Being responsible leader in the era of tech advances

Millennials are more known for assessing the culture of an organisation before determining whether they wish to become part of it. FILE PHOTO | NMG

What you need to know:

  • Being responsible to those one leads revolves around fairness: actual fairness, and beyond that the perception of fairness.

In my last column I challenged readers with a series of questions on the meaning of responsible leadership in how leaders behave with their staff. I largely held back on answering those questions until today, and I hope that merely listing them was helpful. Here now are some responses from me.

Being responsible to those one leads revolves around fairness: actual fairness, and beyond that the perception of fairness. Do employees feel they are being treated respectfully, that they have opportunities to learn and to grow, that they are trusted and rewarded appropriately?

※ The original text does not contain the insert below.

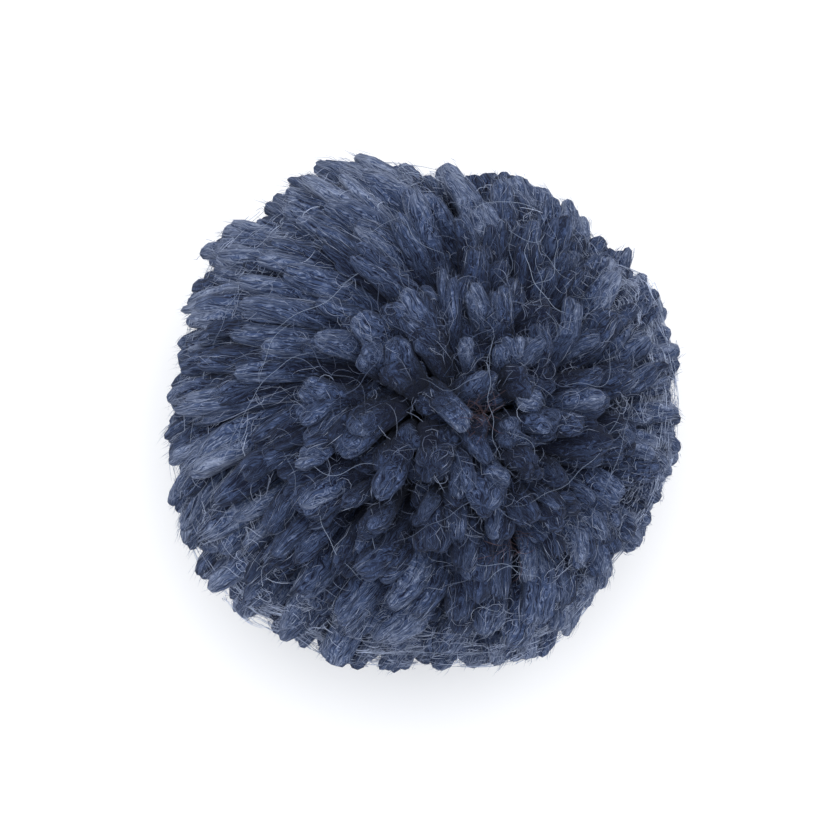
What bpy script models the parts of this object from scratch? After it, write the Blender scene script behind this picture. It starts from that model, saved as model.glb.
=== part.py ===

I see many organisations in Kenya where fair working conditions do exist, but I also witness others where leaders so distrust their people that they deliberately keep them in the dark about the context of their work. One can understand the logic of those who hoard information and hold back from delegating. It is because they don’t trust their people, concerned about their technical competence or their integrity or both.

They have presumably suffered from enough untrustworthy employees letting them down, as a result of which they feel they need to protect themselves from the risk of further disappointment.

What they fail to appreciate however is the impact on those same employees who, feeling distrusted, react appropriately. They will be less engaged and less motivated, and may well behave like sulking or rebellious teenagers do with over-stern parents or teachers.

So which risk is higher – trusting too much, or too little? And what can leaders do to attract the more trustworthy people in the first place, and then to retain them? No surprises: it is where fair working conditions exist that the best talent seeks employment. When staff are valued their employers help them fulfill their potential, of course in ways that are aligned to the interests of the organisation.

As they learn and grow they can take on more responsibilities, and hence contribute more – thereby earning the right to higher remuneration. In one company where I am a director, I love the way the chairman-owner explicitly states to his people that he pays them as much as the company can afford, not as little as he can get away with.

Millennials are more known for assessing the culture of an organisation before determining whether they wish to become part of it, and increasingly they look for their employer to be committed to an uplifting cause, pursuing “purpose beyond profit”, and so “doing well by doing good”. Safaricom have articulated their cause well, and others are also doing so.

Let me now turn to the challenge of employees whose skills have not kept up with contemporary trends – typically to do with the rapid advances in technology. Here employers are faced with the dilemma of whether to let go such staff or to explore ways of still benefitting from them, by offering them the opportunity to reskill and by allocating them responsibilities where they can remain relevant.

Should everyone be forced to retire at the age of sixty, so as not to block succeeding generations from finding opportunities? Surely not. While some may have seen their energy fade and should indeed be put out to pasture (nicely) others may still be found value-adding roles, perhaps as wise elders mentoring upcoming Young Turks.

Another question I raised in my last article was how to act responsibly when to remain competitive one is forced to adopt technologies that replace people, and this in an environment of high unemployment. The realities are there, and one cannot hide one’s head in the sand. What we know is that with each industrial revolution as many jobs are destroyed new ones are created.

But they require new skills, and we need active collaboration between government and private institutions to develop them – not least in the technical and vocational domains. Employers must play an active role in not only defining the needs but in participating in developing them.

Oh dear, I am once more reaching my word limit, and there’s so much more to write about. But I’d like to think that I have laid out enough aspects of leading people responsibly that you will now reflect on where you stand and on how to get to your next level.